At a glance, preserving tomato seeds may look like a daunting task. The seeds are small and nearly impossible to extract with your fingers. Given that tomatoes don't exactly make it easy for us, a little creativity is required to complete this task. With a little time invested, preserving tomato seeds is actually quite simple. For the small amount of work required, you'll reap the benefits for years to come.
Pick tomatoes that are just past ripe to where they are soft, but not rotten. If these are from your garden, allow them to stay on the vine until they are ready. If they have already been picked, allow them to sit in a cool, dry place until they are soft.
Slice the tomatoes in half and squeeze the seeds and pulp into a bucket or large bowl.
Add a small amount of water to the tomato seeds and pulp to help dilute it.
Place the bucket in a warm spot and allow it to sit for three to five days. The tomatoes will produce an unpleasant smell during the fermenting process, so be sure to keep this out of the house.
Add more water to the tomatoes and stir the mixture.
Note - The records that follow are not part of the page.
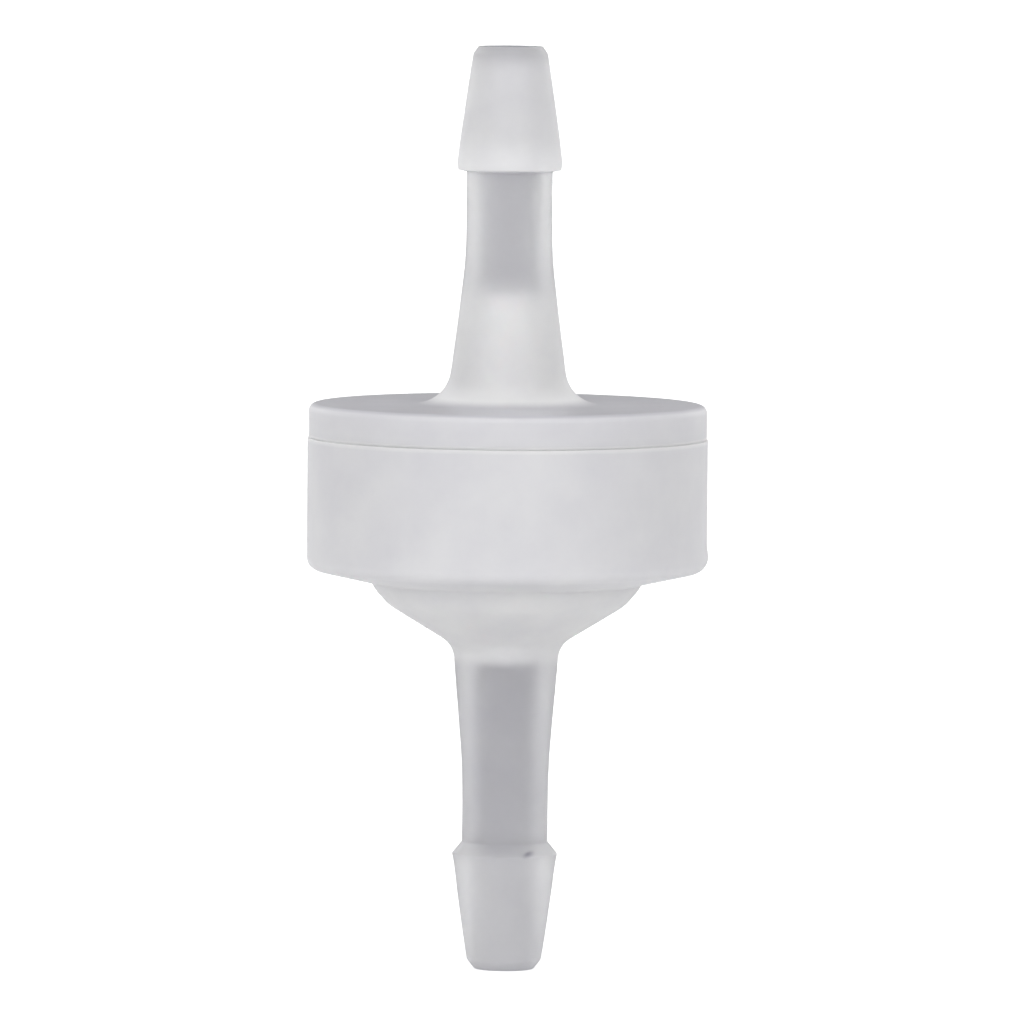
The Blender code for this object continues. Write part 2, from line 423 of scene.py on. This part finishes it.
def painted(tree, name):
    """A value painted on the mesh's points."""
    node = tree.nodes.new("ShaderNodeAttribute")
    node.attribute_name = name
    return node.outputs["Fac"]


def milky_polypropylene():
    """Natural polypropylene: cloudy, with light spreading through it, satin outside, and painted
    shade mixed into its colour.
    """
    material, tree, shader, add = new_material("milky_polypropylene")
    place, ramp = cloudy(tree, add, 330, 4.0, (0.862, 0.86, 0.873), (0.93, 0.93, 0.928))
    # Painted shade: the mesh's painted share mixes a lavender grey into the colour, darkening the
    # bore and walls
    mix = tree.nodes.new("ShaderNodeMix")
    mix.data_type = "RGBA"
    tree.links.new(painted(tree, "tint"), mix.inputs["Factor"])
    tree.links.new(ramp.outputs["Color"], mix.inputs["A"])
    mix.inputs["B"].default_value = (0.35, 0.344, 0.4, 1)
    tree.links.new(mix.outputs["Result"], shader.inputs["Base Color"])
    tree.links.new(painted(tree, "clear"), shader.inputs["Transmission Weight"])
    shader.inputs["IOR"].default_value = 1.49
    shader.inputs["Subsurface Weight"].default_value = 1.0
    shader.inputs["Subsurface Radius"].default_value = (1.0, 1.0, 1.0)
    shader.inputs["Subsurface Scale"].default_value = 0.7 * MM
    satin(tree, shader, add, place, 5200, 0.012 * MM, 0.44, 0.53)
    paths = tree.nodes.new("ShaderNodeLightPath")
    clear = tree.nodes.new("ShaderNodeBsdfTransparent")
    clear.inputs["Color"].default_value = (0.8, 0.8, 0.82, 1)
    either = tree.nodes.new("ShaderNodeMixShader")
    output = tree.nodes["Material Output"]
    tree.links.new(paths.outputs["Is Shadow Ray"], either.inputs[0])
    tree.links.new(shader.outputs["BSDF"], either.inputs[1])
    tree.links.new(clear.outputs["BSDF"], either.inputs[2])
    tree.links.new(either.outputs["Shader"], output.inputs["Surface"])
    return material


def white_acetal():
    """White moulded plastic of the poppet and the guide spider."""
    material, tree, shader, add = new_material("white_acetal")
    place, ramp = cloudy(tree, add, 600, 2.0, (0.92, 0.92, 0.92), (0.95, 0.95, 0.945))
    tree.links.new(ramp.outputs["Color"], shader.inputs["Base Color"])
    shader.inputs["Subsurface Weight"].default_value = 0.3
    shader.inputs["Subsurface Scale"].default_value = 0.5 * MM
    satin(tree, shader, add, place, 6000, 0.01 * MM, 0.3, 0.45)
    return material


def clear_silicone():
    """Milky rubber of the O-rings."""
    material, tree, shader, add = new_material("clear_silicone")
    place, ramp = cloudy(tree, add, 900, 2.0, (0.66, 0.66, 0.65), (0.74, 0.74, 0.73))
    tree.links.new(ramp.outputs["Color"], shader.inputs["Base Color"])
    shader.inputs["IOR"].default_value = 1.41
    shader.inputs["Subsurface Weight"].default_value = 0.6
    shader.inputs["Subsurface Scale"].default_value = 0.6 * MM
    satin(tree, shader, add, place, 8000, 0.008 * MM, 0.35, 0.6)
    return material


def drawn_wire():
    """Stainless wire with fine drawing scratches."""
    material, tree, shader, add = new_material("drawn_wire")
    place, ramp = cloudy(tree, add, 3000, 3.0, (0.55, 0.55, 0.56), (0.68, 0.68, 0.68), 0.35)
    tree.links.new(ramp.outputs["Color"], shader.inputs["Base Color"])
    shader.inputs["Metallic"].default_value = 1.0
    satin(tree, shader, add, place, 14000, 0.004 * MM, 0.18, 0.34)
    return material


# ---------------------------------------------------------------- pieces


def rise(height):
    """Height above the lower tip, in metres."""
    return height - cad_box[0].z


def nick(radius, height, angle):
    """1 in the middle of the nick on the lower barb's shoulder, 0 away from it."""
    along = beside(angle, NICK_ANGLE) * radius
    return bump(along, rise(height) - NICK_HEIGHT - NICK_SLANT * along, *NICK_SIZE)


def housing_radius(radius, height, angle):
    """A moulded wall: faintly uneven outside, with its nick and its gate stub."""
    if radius < BORE_WALL:
        return radius
    place = Vector((math.cos(angle) * radius, math.sin(angle) * radius, height))
    radius -= UNEVEN * (1 + noise.noise(place * UNEVEN_SCALE))
    if radius > DISC_SIDE:
        along = beside(angle, 0) * radius
        radius += GATE_RISE * bump(along, rise(height) - GATE_HEIGHT, *GATE_SIZE)
    return radius - NICK_DEPTH * nick(radius, height, angle)


def housing_paint(key, radius, height, angle):
    """The plastic is clearer in the thin necks; painted shade greys the bore's wall, the outer wall
    by height, and the nick.
    """
    table = CLEAR if key == "clear" else BORE_PAINTED_SHADE if radius < BORE_WALL else WALL_PAINTED_SHADE
    heights, shares = zip(*table)
    share = float(np.interp(rise(height) / MM, heights, shares))
    # The nick's recess is painted fully in shade
    return share if key == "clear" else max(share, nick(radius, height, angle))


def housing_step(height):
    """Longest step along a housing's outline, finer at the nick and the seam."""
    fine = any(abs(rise(height) - place) < FINE_REACH for place in (NICK_HEIGHT, SEAM_HEIGHT))
    return FINE_STEP if fine else COARSE_STEP


def close_seam(path):
    """Brings the cap's lower outer edge down and out, flush with the cup below it."""
    seam = min(p.y for p in path if p.x > SEAM_INSIDE)
    skirt = max(p.x for p in path)
    for point in path:
        if point.x > SEAM_INSIDE and point.y < seam + SEAM_ROUND:
            above = 0 if point.y < seam + ROUND_OFF else SEAM_SHRINK * (point.y - seam)
            point.y = seam - SEAM_GAP + above
            point.x = skirt


def housing(name, node, material):
    """One of the two welded halves of the valve's body."""
    path, closed = outline_of(node)
    if node == "outlet_housing":
        close_seam(path)
    points = smoothed(path, closed, housing_step)
    piece = revolve(name, points, closed, HOUSING_STEPS, material, housing_radius, housing_paint)
    return declare(piece, node, "valve_body")


def turned(name, node, body, material, steps=INNER_STEPS, shape=plain, longest=INNER_STEP):
    """A plain turned piece that stands for a CAD node."""
    path, closed = outline_of(node)
    points = smoothed(path, closed, lambda height: longest)
    return declare(revolve(name, points, closed, steps, material, shape), node, body)


def fluted(radius, height, angle):
    """The poppet's stem: above its round part, four flutes leave wings on the axes."""
    depth = min(1.0, max(0.0, (rise(height) - FLUTE_START) / FLUTE_RUN_OUT))
    if depth == 0.0 or radius < WING_HALF:
        return radius
    from_axis = abs(beside(angle * FLUTES, 0)) / FLUTES
    side = max(WING_HALF / max(math.sin(from_axis), 1e-6), STEM_CORE)
    depth = depth * depth * (3 - 2 * depth)
    return radius + depth * (min(radius, side) - radius)


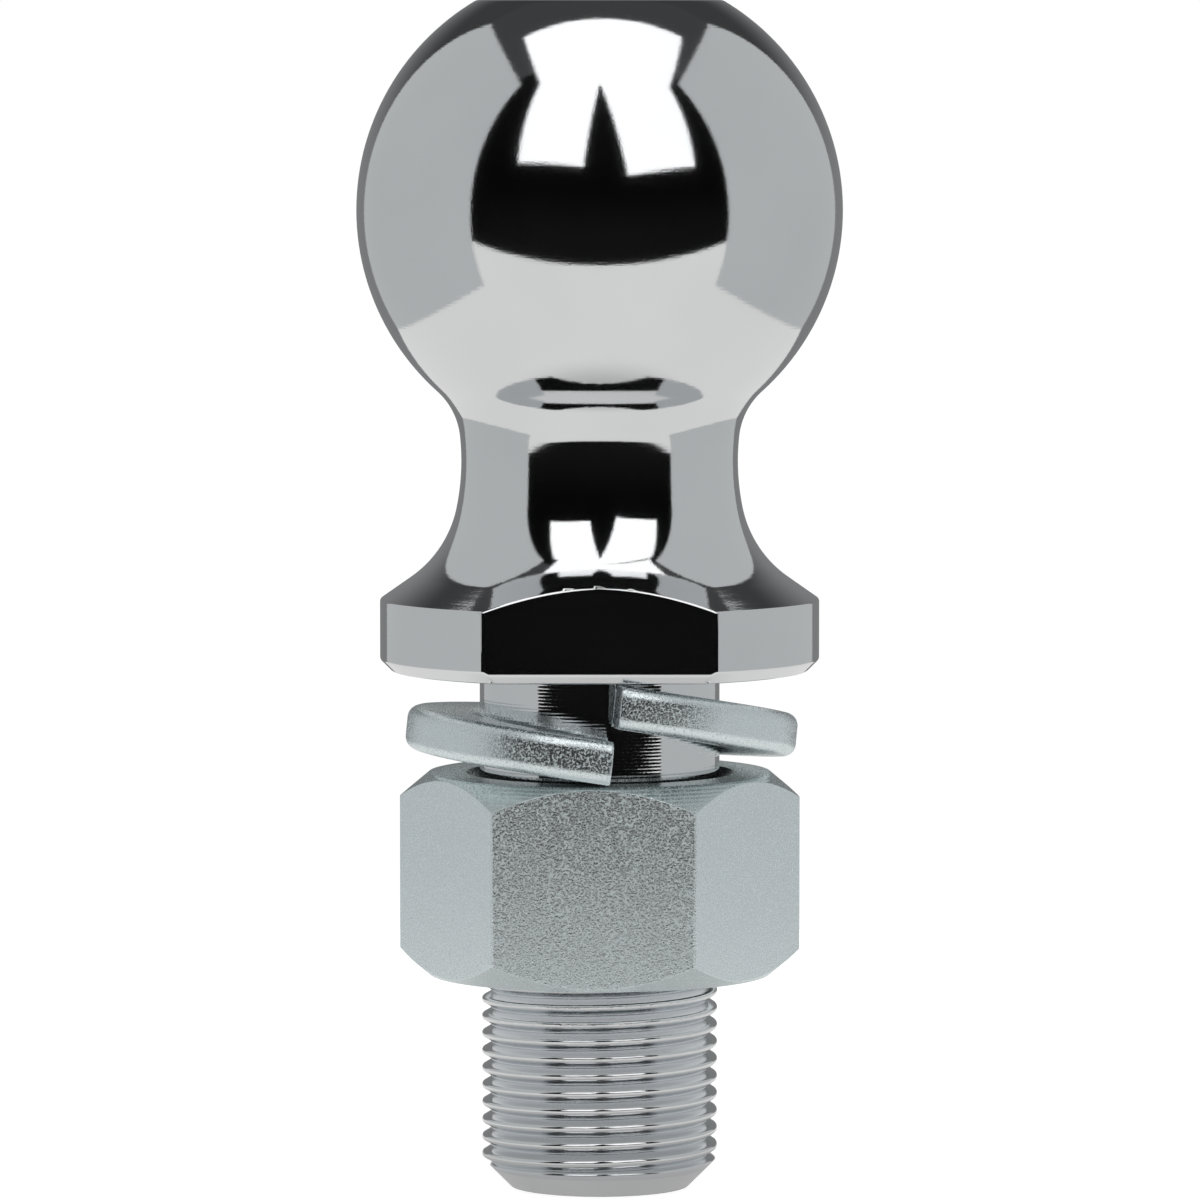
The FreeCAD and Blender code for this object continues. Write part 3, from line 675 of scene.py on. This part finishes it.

The pulp will rise to the top and the seeds will have sunk to the bottom.
Pour off the pulp which by now will have mold on it. The mold helps to clean the seeds.
Add more water and continue to pour off the remnants that float to the top until nothing but clean seeds remain.
Pour out the excess water and rinse the seeds again with clean water once there is no more debris.
Place the seeds on a clean cloth or paper bag and set them in a cool, dry place for 10 to 15 days to dry out.
Scrape the dried seeds into an airtight plastic bag or jar.
Store the seeds in a cool, dry place out of direct sunlight for as long as you want to use in the future. Preserved seeds can last for 10 to 50 years.